## Data section
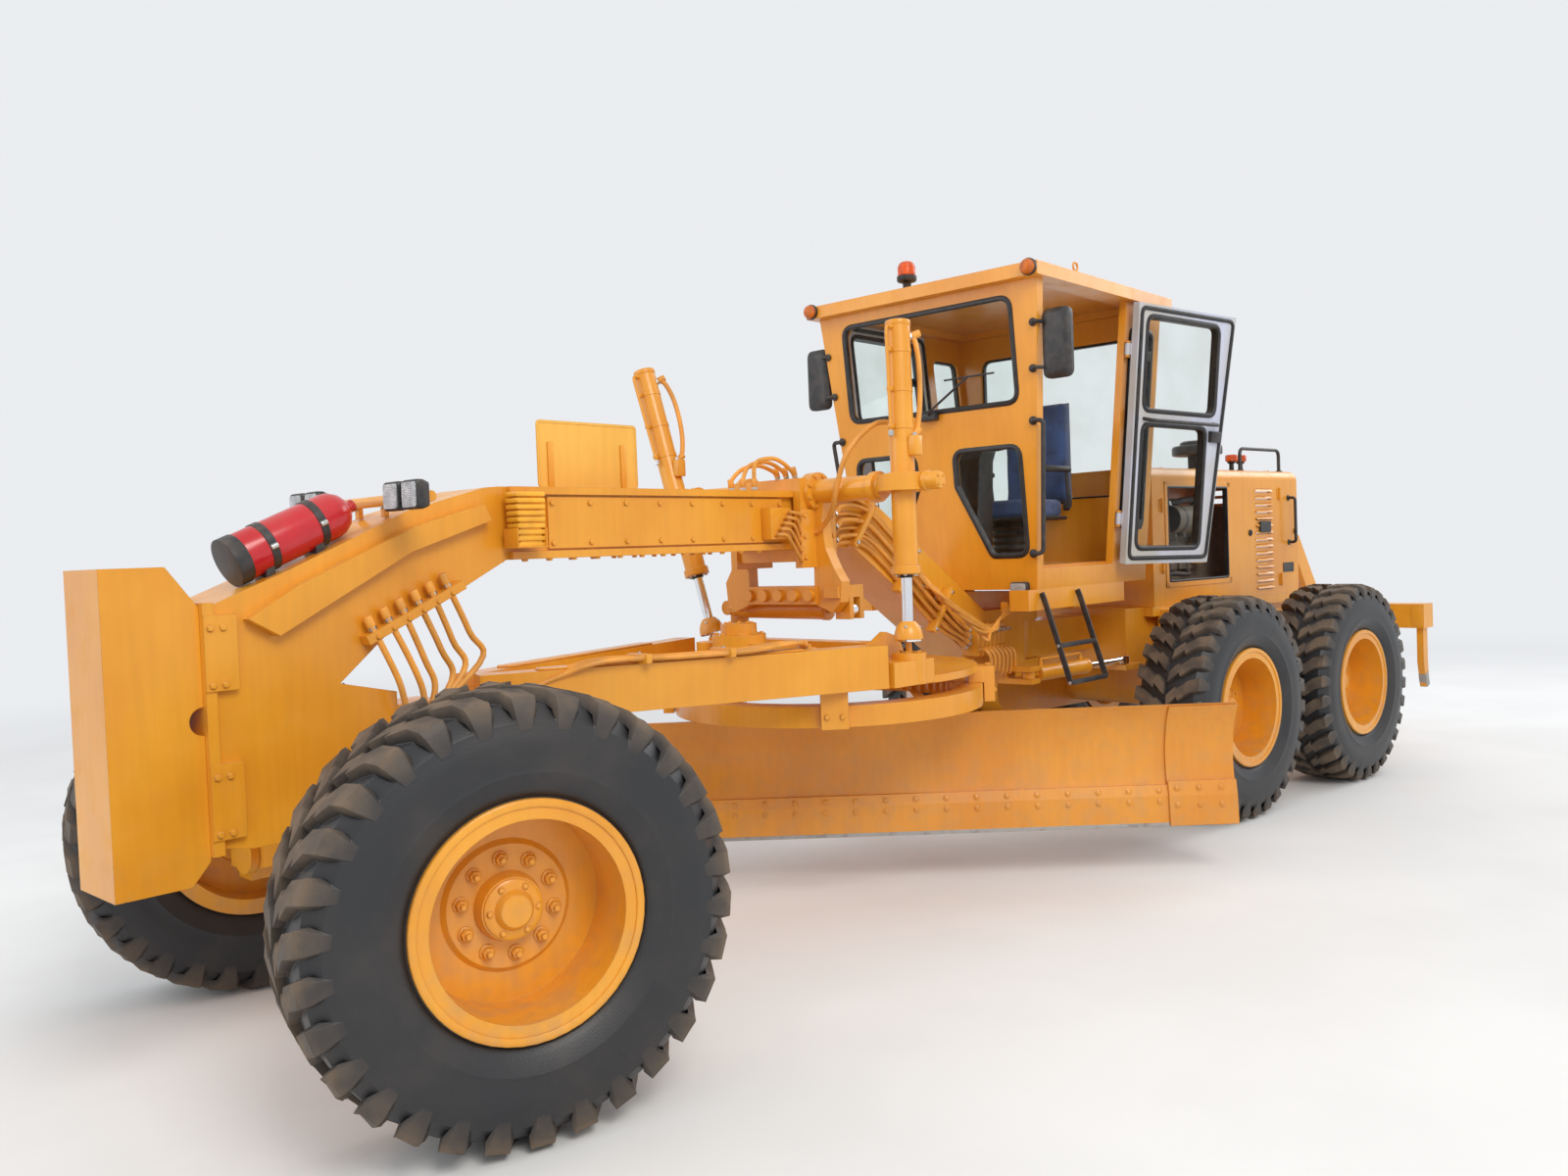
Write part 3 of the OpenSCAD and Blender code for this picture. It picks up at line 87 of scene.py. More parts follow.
FRONT = Matrix.Translation(AXLE)
REAR = FRONT @ turned_about(HITCH, -ARTIC_REST)
DRAWBAR = FRONT @ turned_about(BALL, -YAW_REST)
CIRCLE = DRAWBAR @ Matrix.Translation((CIRCLE_X, 0, 0)) @ Matrix.Rotation(CIRCLE_REST, 4, "Z")
BLADE = CIRCLE @ Matrix.Translation((0, SHIFT_REST, 0))


def wheel_places():
    """The middle of each tyre, with its axle along Y."""
    places = {}
    for row, x in (("front", 0), ("mid", MID_X), ("rear", REAR_X)):
        for hand, label in SIDES:
            steered = FRONT @ turned_about(Vector((0, KINGPIN_Y * hand, 0)), -STEER_REST)
            base = steered if row == "front" else REAR
            places[row + "_" + label] = base @ Matrix.Translation((x, TRACK / 2 * hand, TYRE_R))
    return places


WHEELS = wheel_places()
BODY_OF = {node: body for body, nodes in frame["record"]["behaviour"]["bodies"].items() for node in nodes}


def colour_setting(name, description, default):
    """A colour that the panel shows."""
    return FloatVectorProperty(name=name, description=description, subtype="COLOR", size=3, min=0, max=1,
                               default=default)


def length_setting(name, description, low, high, default):
    """A length that the panel shows."""
    return FloatProperty(name=name, description=description, subtype="DISTANCE", unit="LENGTH", min=low, max=high,
                         default=default)


class GraderFinish(bpy.types.PropertyGroup):
    """Colours and surface qualities of the machine."""

    frame_paint: colour_setting("Frame paint", "Enamel on the frame, axles and blade gear", (0.8, 0.315, 0.016))
    cab_paint: colour_setting("Cab paint", "Enamel on the cab and the hood", (0.8, 0.3, 0.014))
    door_paint: colour_setting("Door paint", "Bare metal look of the open door's frame", (0.56, 0.53, 0.47))
    rubber: colour_setting("Tyre rubber", "Colour of the tyres without their dust", (0.018, 0.019, 0.022))
    dust: colour_setting("Dust", "Dry soil that lies on the treads and ledges", (0.36, 0.25, 0.16))
    seat_cloth: colour_setting("Seat cloth", "Colour of the seat's cover", (0.03, 0.06, 0.16))
    edge_round: length_setting("Edge rounding", "Radius to which the paint rounds plate edges", 0, 0.02, 0.004)


class GraderSizes(bpy.types.PropertyGroup):
    """Sizes and counts of the trim."""

    lugs: IntProperty(name="Lugs", description="Lugs round one side of a tyre", min=12, max=48, default=30)
    lug_height: length_setting("Lug height", "Depth of the tread", 0.01, 0.05, 0.034)
    hose_radius: length_setting("Hose radius", "Radius of a main hydraulic hose", 0.005, 0.03, 0.0125)
    wheel_bolts: IntProperty(name="Wheel bolts", description="Nuts that hold a wheel", min=6, max=16, default=10)


def finish():
    """Colours of the machine."""
    return bpy.context.scene.grader_finish


def sizes():
    """Sizes of the trim."""
    return bpy.context.scene.grader_sizes


# Shader building blocks


def feed(tree, node, inputs):
    """Sets a node's inputs, each to a value or to a socket that it is linked from."""
    for key, value in inputs.items():
        if isinstance(value, bpy.types.NodeSocket):
            tree.links.new(value, node.inputs[key])
        else:
            node.inputs[key].default_value = value


def add(tree, kind, inputs=None, **facts):
    """A node with its settings and inputs."""
    node = tree.nodes.new(kind)
    for key, value in facts.items():
        setattr(node, key, value)
    feed(tree, node, inputs or {})
    return node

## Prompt
Your output must be the lines of the material above, from the first through the line that contains "and surface qualities", copied exactly. Include both endpoints and nothing else.

## Written response
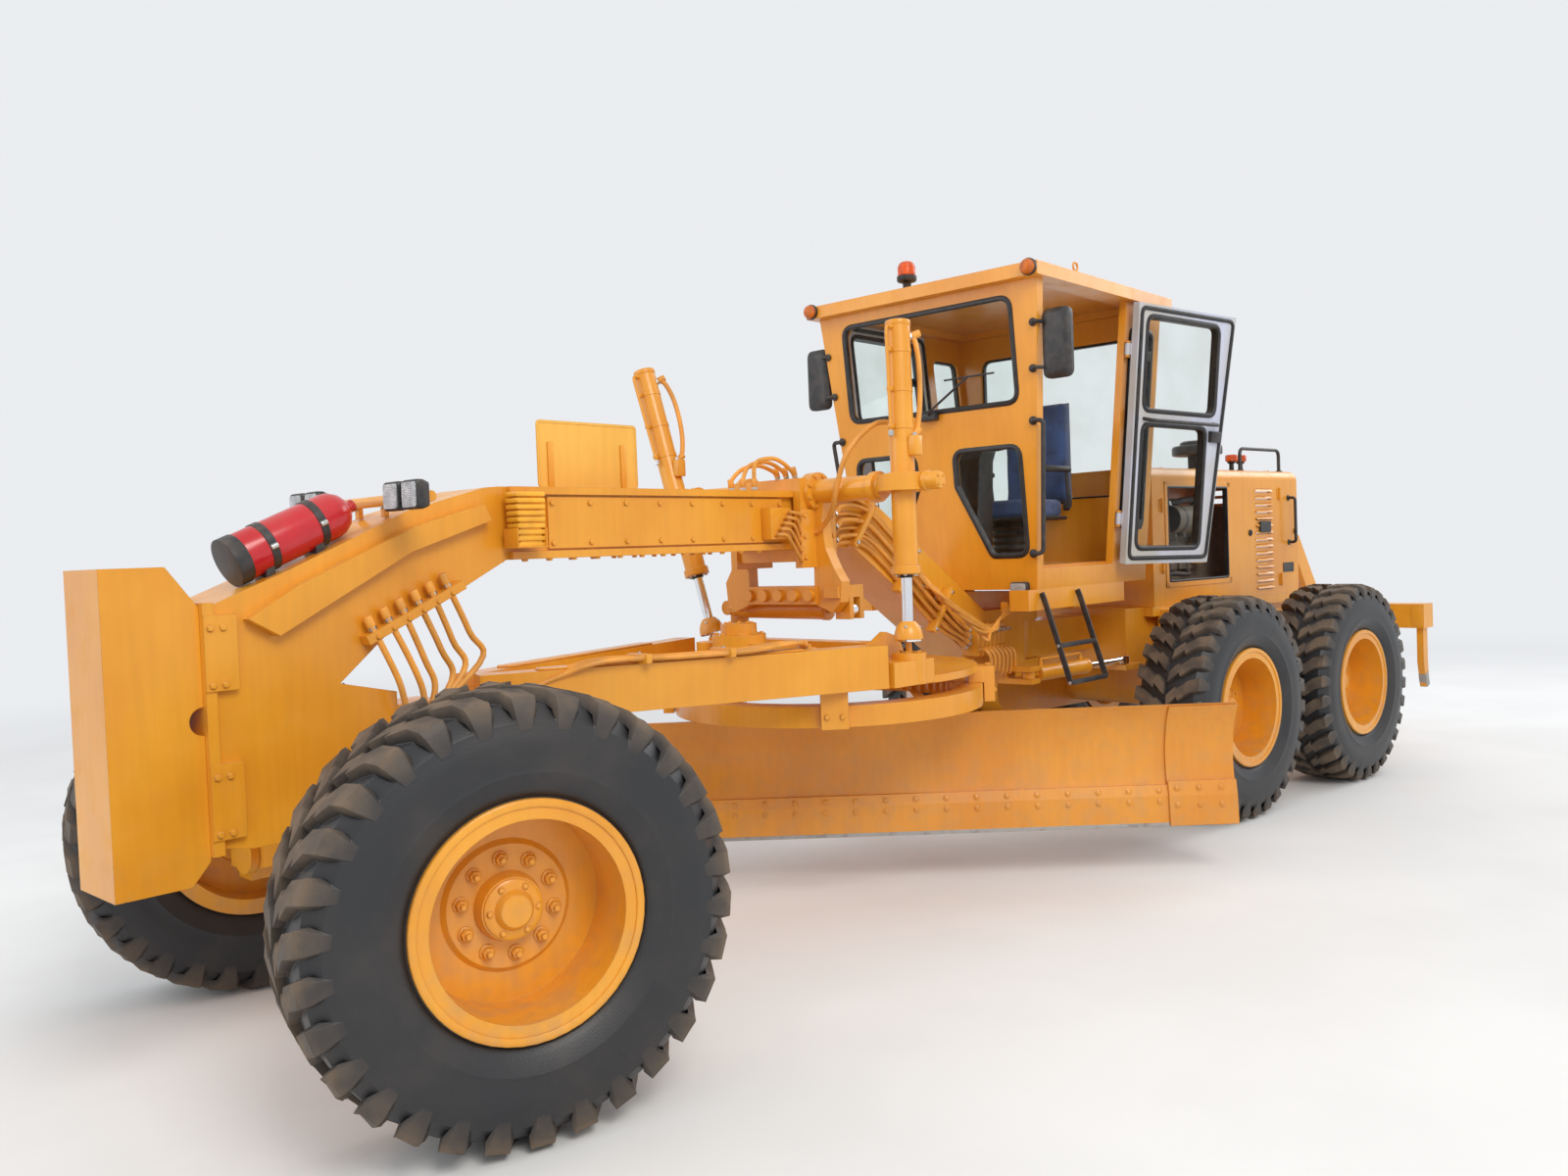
Write part 3 of the OpenSCAD and Blender code for this picture. It picks up at line 87 of scene.py. More parts follow.
FRONT = Matrix.Translation(AXLE)
REAR = FRONT @ turned_about(HITCH, -ARTIC_REST)
DRAWBAR = FRONT @ turned_about(BALL, -YAW_REST)
CIRCLE = DRAWBAR @ Matrix.Translation((CIRCLE_X, 0, 0)) @ Matrix.Rotation(CIRCLE_REST, 4, "Z")
BLADE = CIRCLE @ Matrix.Translation((0, SHIFT_REST, 0))


def wheel_places():
    """The middle of each tyre, with its axle along Y."""
    places = {}
    for row, x in (("front", 0), ("mid", MID_X), ("rear", REAR_X)):
        for hand, label in SIDES:
            steered = FRONT @ turned_about(Vector((0, KINGPIN_Y * hand, 0)), -STEER_REST)
            base = steered if row == "front" else REAR
            places[row + "_" + label] = base @ Matrix.Translation((x, TRACK / 2 * hand, TYRE_R))
    return places


WHEELS = wheel_places()
BODY_OF = {node: body for body, nodes in frame["record"]["behaviour"]["bodies"].items() for node in nodes}


def colour_setting(name, description, default):
    """A colour that the panel shows."""
    return FloatVectorProperty(name=name, description=description, subtype="COLOR", size=3, min=0, max=1,
                               default=default)


def length_setting(name, description, low, high, default):
    """A length that the panel shows."""
    return FloatProperty(name=name, description=description, subtype="DISTANCE", unit="LENGTH", min=low, max=high,
                         default=default)


class GraderFinish(bpy.types.PropertyGroup):
    """Colours and surface qualities of the machine."""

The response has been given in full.